**TASK DETAILS**: Print the line containing "imported = [obj" and each line after it through the end, please, with nothing added.

**SUPPLIED INFORMATION**:

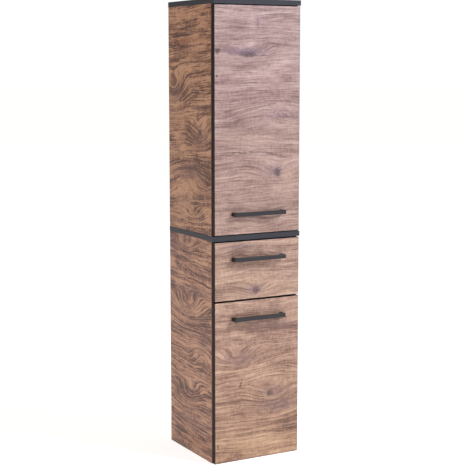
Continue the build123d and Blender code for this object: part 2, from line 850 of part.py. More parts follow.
arm_foot_x = inner_half - plate_base - 0.3
arm_rear_y = A_OUTER[1] + arm_length
arm_top_x = arm_foot_x - plate_rib_height - 2.0
with BuildPart() as one_arm:
    for level in (arm_wall_low, -arm_wall_low - arm_sheet):
        with BuildSketch(Plane.XY.offset(level)):
            with BuildLine():
                Polyline(
                    (arm_foot_x, arm_rear_y),
                    (arm_top_x, arm_rear_y),
                    (A_INNER[0] - 2.0, A_OUTER[1] + 6),
                    (A_INNER[0] - 2.0, A_INNER[1] - 1.0),
                    (A_INNER[0] - 1.0, A_INNER[1] - 2.0),
                    (A_INNER[0] + 1.5, A_INNER[1] - 1.5),
                    (A_OUTER[0] + 1.0, A_OUTER[1] - 2.2),
                    (A_OUTER[0] + 4.0, A_OUTER[1] + 1.0),
                    (arm_foot_x, A_OUTER[1] + 14),
                    close=True,
                )
            make_face()
        extrude(amount=arm_sheet)
    with BuildSketch(Plane.XY.offset(-arm_wall_low)):
        with BuildLine():
            Polyline(
                (arm_top_x, arm_rear_y),
                (arm_top_x, A_OUTER[1] + 22),
                (arm_top_x + arm_sheet, A_OUTER[1] + 22),
                (arm_top_x + arm_sheet, arm_rear_y),
                close=True,
            )
        make_face()
    extrude(amount=2 * arm_wall_low)
    for pivot in (A_OUTER, A_INNER):
        rod(pivot, -arm_wall_low - arm_sheet, arm_wall_low + arm_sheet)

plate_screw_planes = [
    facing(inner_half - plate_base, hinge_screw_y, half * plate_screw_spacing / 2, (-1, 0, 0)) for half in (-1, 1)
]
with BuildPart() as one_plate:
    with Locations((inner_half, hinge_screw_y + plate_length / 2 - plate_wing_length / 2, 0)):
        Box(plate_base, plate_length, 2 * plate_half_height, align=(Align.MAX, Align.CENTER, Align.CENTER))
    with Locations((inner_half, hinge_screw_y, 0)):
        Box(
            plate_base,
            plate_wing_length,
            2 * plate_wing_half_height,
            align=(Align.MAX, Align.CENTER, Align.CENTER),
        )
    wings = one_plate.edges().filter_by(Axis.X).group_by(Axis.Z)
    chamfer(wings[0] + wings[-1], plate_wing_length / 4)
    with Locations((inner_half - plate_base, hinge_screw_y + plate_length / 2 - plate_wing_length / 2, 0)):
        Box(
            plate_rib_height,
            plate_length - 6,
            2 * plate_rib_half_height,
            align=(Align.MAX, Align.CENTER, Align.CENTER),
        )
    bore(plate_screw_planes, plate_screw_radius + fastener_air, 2 * plate_base)

with BuildPart() as one_plate_screws:
    peg(plate_screw_planes, plate_screw_radius, plate_base + plate_screw_length - 1, 0, hidden_sides)
    peg(plate_screw_planes, plate_screw_head_radius, 0, plate_screw_head)

with BuildPart() as one_cup_screws:
    places = [plane.offset(cup_flange) for plane in cup_screw_planes([0])]
    peg(places, cup_screw_radius, cup_flange + cup_screw_length - 1, 0, hidden_sides)
    peg(places, cup_screw_head_radius, 0, cup_screw_head)

for door, heights in (("upper", upper_hinge_heights), ("lower", lower_hinge_heights)):
    at_heights(f"{door}_hinge_cups", one_cup.part, heights)
    at_heights(f"{door}_cup_screws", one_cup_screws.part, heights)
    at_heights(f"{door}_outer_links", outer_link, heights)
    at_heights(f"{door}_inner_links", one_inner_link.part, heights)
hinge_heights = upper_hinge_heights + lower_hinge_heights
at_heights("hinge_arms", one_arm.part, hinge_heights)
at_heights("hinge_plates", one_plate.part, hinge_heights)
at_heights("hinge_plate_screws", one_plate_screws.part, hinge_heights)


# Drawer box
def drawer_side(name, side):
    """A drawer side, grooved for the bottom and bored for its dowels."""
    with BuildPart() as board:
        with Locations((side * drawer_side_middle, (door_back_y + drawer_rear_y) / 2, (drawer_low + drawer_high) / 2)):
            Box(drawer_side_thickness, drawer_box_depth, drawer_box_height)
        with Locations(
            (
                side * drawer_inner_half,
                (door_back_y + drawer_rear_y) / 2,
                (drawer_bottom_low + drawer_bottom_high) / 2,
            )
        ):
            Box(
                2 * drawer_groove_depth,
                drawer_box_depth,
                drawer_bottom_thickness + 2 * groove_air,
                mode=Mode.SUBTRACT,
            )
        fronts = [p for p in drawer_front_dowels if p.origin.X * side > 0]
        backs = [p for p in drawer_back_dowels if p.origin.X * side > 0]
        bore(fronts, dowel_radius + fastener_air, dowel_in_end + fastener_air)
        bore(backs, dowel_radius + fastener_air, drawer_dowel_in_face + fastener_air)
    finish(board, name)


drawer_side("drawer_side_left", -1)
drawer_side("drawer_side_right", 1)

with BuildPart() as drawer_back:
    back_low = drawer_bottom_high + groove_air
    with Locations((0, drawer_back_y, (back_low + drawer_high) / 2)):
        Box(2 * drawer_inner_half, drawer_side_thickness, drawer_high - back_low)
    bore(drawer_back_dowels, dowel_radius + fastener_air, dowel_in_end + fastener_air)
finish(drawer_back, "drawer_back")

with BuildPart() as drawer_bottom:
    bottom_front_y = door_back_y - drawer_groove_depth + groove_air
    with Locations(
        (0, (bottom_front_y + drawer_rear_y) / 2, (drawer_bottom_low + drawer_bottom_high) / 2),
    ):
        Box(
            2 * (drawer_inner_half + drawer_groove_depth - groove_air),
            drawer_rear_y - bottom_front_y,
            drawer_bottom_thickness,
        )
finish(drawer_bottom, "drawer_bottom")

with BuildPart() as drawer_dowels:
    peg(drawer_front_dowels + drawer_back_dowels, dowel_radius, drawer_dowel_in_face, dowel_in_end, hidden_sides)
finish(drawer_dowels, "drawer_dowels")


# Roller runners
def upright_plane(side, x):
    """A plane across the cabinet at x on one side, drawn as y and z, facing the middle."""
    return Plane(origin=(side * x, 0, 0), x_dir=(0, 1, 0), z_dir=(1, 0, 0))


def roller_pin(side, x_from, x_to, y, z):
    """A riveted pin from a member's web, with a head that keeps the roller on."""
    inward = -1 if x_to < x_from else 1
    web = facing(side * x_from, y, z, (side * inward, 0, 0))
    length = abs(x_to - x_from)
    peg([web], roller_pin_radius, 0, length)
    peg([web.offset(length)], roller_head_radius, 0, roller_head)


def cabinet_runner(name, side):
    """A channel screwed to the side panel, cut open round the front roller on its pin."""
    web_x = inner_half - runner_sheet
    with BuildPart() as member:
        with BuildSketch(Plane.XZ.offset(-runner_front_y)):
            for low in (runner_low, runner_high - runner_sheet):
                with Locations((side * inner_half, low)):
                    Rectangle(
                        runner_sheet + runner_flange,
                        runner_sheet,
                        align=(Align.MAX if side > 0 else Align.MIN, Align.MIN),
                    )
            with Locations((side * inner_half, runner_low)):
                Rectangle(
                    runner_sheet,
                    runner_high - runner_low,
                    align=(Align.MAX if side > 0 else Align.MIN, Align.MIN),
                )
        extrude(amount=-runner_length)
        with Locations((side * web_x, runner_front_y, runner_low)):
            Box(
                2 * runner_flange,
                2 * runner_window,
                3 * (runner_high - runner_low),
                align=(Align.MAX if side > 0 else Align.MIN, Align.CENTER, Align.CENTER),
                mode=Mode.SUBTRACT,
            )
        roller_pin(side, web_x, roller_inner_x - 0.1, front_roller_y, front_roller_z)
        bore(runner_screw_planes(side), runner_screw_radius + fastener_air, 2 * runner_sheet)
    finish(member, name)


def drawer_runner(name, side):
    """A bent member under and beside the drawer's side, with the rear roller on its pin."""
    outer_x = drawer_half + runner_sheet
    with BuildPart() as member:
        with BuildSketch(Plane.XZ.offset(-runner_front_y)):
            inward = Align.MAX if side > 0 else Align.MIN
            outward = Align.MIN if side > 0 else Align.MAX
            with Locations((side * outer_x, runner_low)):
                Rectangle(runner_sheet, drawer_flange_low + runner_sheet - runner_low, align=(inward, Align.MIN))
                Rectangle(runner_sheet + drawer_foot_reach, runner_sheet, align=(inward, Align.MIN))
            with Locations((side * drawer_half, drawer_flange_low)):
                Rectangle(runner_sheet + drawer_flange_reach, runner_sheet, align=(outward, Align.MIN))
        extrude(amount=-(drawer_rear_y - runner_front_y))
        roller_pin(side, outer_x, roller_outer_x + 0.1, rear_roller_y - 8.0, rear_roller_z)
    finish(member, name)


def roller(name, side, radius, y, z):
    """A plain nylon roller on its pin."""
    plane = facing(side * roller_outer_x, y, z, (-side, 0, 0))
    with BuildPart() as wheel:
        with BuildSketch(plane):
            RegularPolygon(radius, roller_sides)
            RegularPolygon(
                roller_pin_radius + roller_bore_air,
                small_sides,
                mode=Mode.SUBTRACT,
            )
        extrude(amount=roller_width)
    finish(wheel, name)


for side, hand in ((-1, "left"), (1, "right")):
    cabinet_runner(f"cabinet_runner_{hand}", side)
    drawer_runner(f"drawer_runner_{hand}", side)
    roller(f"front_roller_{hand}", side, front_roller_radius, front_roller_y, front_roller_z)
    roller(f"rear_roller_{hand}", side, rear_roller_radius, rear_roller_y - 8.0, rear_roller_z)

with BuildPart() as runner_screws:
    for side in (-1, 1):
        places = [plane.offset(runner_sheet) for plane in runner_screw_planes(side)]
        peg(places, runner_screw_radius, runner_sheet + runner_screw_length - 1, 0, hidden_sides)
        peg(places, runner_screw_head_radius, 0, runner_screw_head)
finish(runner_screws, "runner_screws")

# Wall hangers: housings pegged to the side panels, hooks through the back panel, plates for the wall
with BuildPart() as hanger_housings:
    for side in (-1, 1):
        with Locations((side * hook_x, hanger_rear_y - hanger_depth / 2, hook_z)):
            Box(hanger_width, hanger_depth, hanger_height)
    chamfer(hanger_housings.edges().filter_by(Axis.X), 3)
    for side in (-1, 1):
        peg(hanger_peg_planes(side), hanger_peg_radius, hanger_peg_length, 0, hidden_sides)
        with Locations((side * hook_x, hanger_rear_y, hook_z)):
            Box(
                hook_thickness + 2 * hook_air,
                2 * (hook_tail + hook_air),
                hook_height + 2 * hook_air,
                mode=Mode.SUBTRACT,
            )
        bore(
            [
                facing(side * hook_x, hanger_rear_y - hanger_depth, hook_z + half * hanger_screw_spacing / 2, (0, -1, 0))
                for half in (-1, 1)
            ],
            hanger_screw_radius + fastener_air,
            hanger_screw_length + fastener_air,
        )
finish(hanger_housings, "hanger_housings")

with BuildPart() as hanger_screws:
    for side in (-1, 1):
        places = [
            facing(side * hook_x, hanger_rear_y - hanger_depth, hook_z + half * hanger_screw_spacing / 2, (0, -1, 0))
            for half in (-1, 1)
        ]
        peg(places, hanger_screw_radius, hanger_screw_length, -hanger_screw_sink, hidden_sides)
finish(hanger_screws, "hanger_screws")

with BuildPart() as hanger_hooks:
    for side in (-1, 1):
        with BuildSketch(upright_plane(side, hook_x - side * hook_thickness / 2)):
            with BuildLine():
                Polyline(
                    (hanger_rear_y - hook_tail, hook_low),
                    (hook_tip_y - hook_tooth_depth, hook_low),
                    (hook_tip_y - hook_tooth_depth, hook_low - hook_tooth_drop),
                    (hook_tip_y, hook_low - hook_tooth_drop),
                    (hook_tip_y, hook_high),
                    (hanger_rear_y - hook_tail, hook_high),
                    close=True,
                )
            make_face()
        extrude(amount=hook_thickness)
finish(hanger_hooks, "hanger_hooks")

with BuildPart() as wall_plates:
    lip_y = hook_tip_y - hook_tooth_depth - hook_seat_air - wall_plate_thickness
    lip_top = wall_seat_z + wall_plate_lip
    plate_top = wall_seat_z - wall_plate_thickness
    wall_plate_x = inner_half - wall_plate_air - wall_plate_width / 2
    for side in (-1, 1):
        with BuildSketch(upright_plane(1, side * wall_plate_x - wall_plate_width / 2)):
            with BuildLine():
                Polyline(
                    (rear_y, wall_seat_z),
                    (lip_y + wall_plate_thickness, wall_seat_z),
                    (lip_y + wall_plate_thickness, lip_top),
                    (lip_y, lip_top),
                    (lip_y, plate_top),
                    (rear_y - wall_plate_thickness, plate_top),
                    (rear_y - wall_plate_thickness, plate_top - wall_plate_drop),
                    (rear_y, plate_top - wall_plate_drop),
                    close=True,
                )
            make_face()
        extrude(amount=wall_plate_width)
        with Locations(
            *[
                facing(
                    side * wall_plate_x + end * wall_hole_spacing / 2,
                    rear_y - wall_plate_thickness,
                    plate_top - wall_plate_drop / 2,
                    (0, -1, 0),
                )
                for end in (-1, 1)
            ]
        ):
            Hole(wall_hole_radius, 2 * wall_plate_thickness)
finish(wall_plates, "wall_plates")
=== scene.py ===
"""Dresses the mid-height bathroom cabinet: its boards, plates, edges, handles and fittings."""

import json
import logging
import math
from dataclasses import dataclass
from enum import Enum
from typing import ClassVar, Dict, Iterable, List, Mapping, Optional, Sequence, Tuple, Union

import bmesh
import bpy
from mathutils import Matrix, Vector


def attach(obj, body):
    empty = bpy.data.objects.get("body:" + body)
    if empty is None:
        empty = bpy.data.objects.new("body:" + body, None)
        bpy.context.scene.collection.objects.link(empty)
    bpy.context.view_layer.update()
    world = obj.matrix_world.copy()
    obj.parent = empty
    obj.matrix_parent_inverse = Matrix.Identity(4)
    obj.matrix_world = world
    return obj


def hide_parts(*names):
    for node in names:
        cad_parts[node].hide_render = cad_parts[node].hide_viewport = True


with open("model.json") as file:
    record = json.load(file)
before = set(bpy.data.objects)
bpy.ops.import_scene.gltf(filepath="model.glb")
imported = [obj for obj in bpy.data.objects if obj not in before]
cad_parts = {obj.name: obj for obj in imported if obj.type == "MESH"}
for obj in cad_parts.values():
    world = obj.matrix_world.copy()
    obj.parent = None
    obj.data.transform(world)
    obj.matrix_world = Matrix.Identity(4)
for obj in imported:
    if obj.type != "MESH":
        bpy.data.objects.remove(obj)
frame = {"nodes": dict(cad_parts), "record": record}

LOG = logging.getLogger("cabinet")
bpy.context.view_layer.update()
MILLIMETRES = 1000.0
WELD_REACH = 1e-6
SHARP_EDGE = 50.0
X_AXIS, Y_AXIS = 0, 1

Triple = Tuple[float, float, float]
Colour = Tuple[float, float, float, float]
Operand = Union["Field", float]


def rgb(red: float, green: float, blue: float) -> Colour:
    """A colour on the shader's linear scale.

    Args:
        red: The red share as it looks on a screen, from 0 to 255.
        green: The green share, likewise.
        blue: The blue share, likewise.

    Returns:
        The colour, opaque.
    """
    shares = [share / 255 for share in (red, green, blue)]
    linear = [s / 12.92 if s <= 0.04045 else ((s + 0.055) / 1.055) ** 2.4 for s in shares]
    return (linear[0], linear[1], linear[2], 1.0)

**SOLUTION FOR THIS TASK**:
imported = [obj for obj in bpy.data.objects if obj not in before]
cad_parts = {obj.name: obj for obj in imported if obj.type == "MESH"}
for obj in cad_parts.values():
    world = obj.matrix_world.copy()
    obj.parent = None
    obj.data.transform(world)
    obj.matrix_world = Matrix.Identity(4)
for obj in imported:
    if obj.type != "MESH":
        bpy.data.objects.remove(obj)
frame = {"nodes": dict(cad_parts), "record": record}

LOG = logging.getLogger("cabinet")
bpy.context.view_layer.update()
MILLIMETRES = 1000.0
WELD_REACH = 1e-6
SHARP_EDGE = 50.0
X_AXIS, Y_AXIS = 0, 1

Triple = Tuple[float, float, float]
Colour = Tuple[float, float, float, float]
Operand = Union["Field", float]


def rgb(red: float, green: float, blue: float) -> Colour:
    """A colour on the shader's linear scale.

    Args:
        red: The red share as it looks on a screen, from 0 to 255.
        green: The green share, likewise.
        blue: The blue share, likewise.

    Returns:
        The colour, opaque.
    """
    shares = [share / 255 for share in (red, green, blue)]
    linear = [s / 12.92 if s <= 0.04045 else ((s + 0.055) / 1.055) ** 2.4 for s in shares]
    return (linear[0], linear[1], linear[2], 1.0)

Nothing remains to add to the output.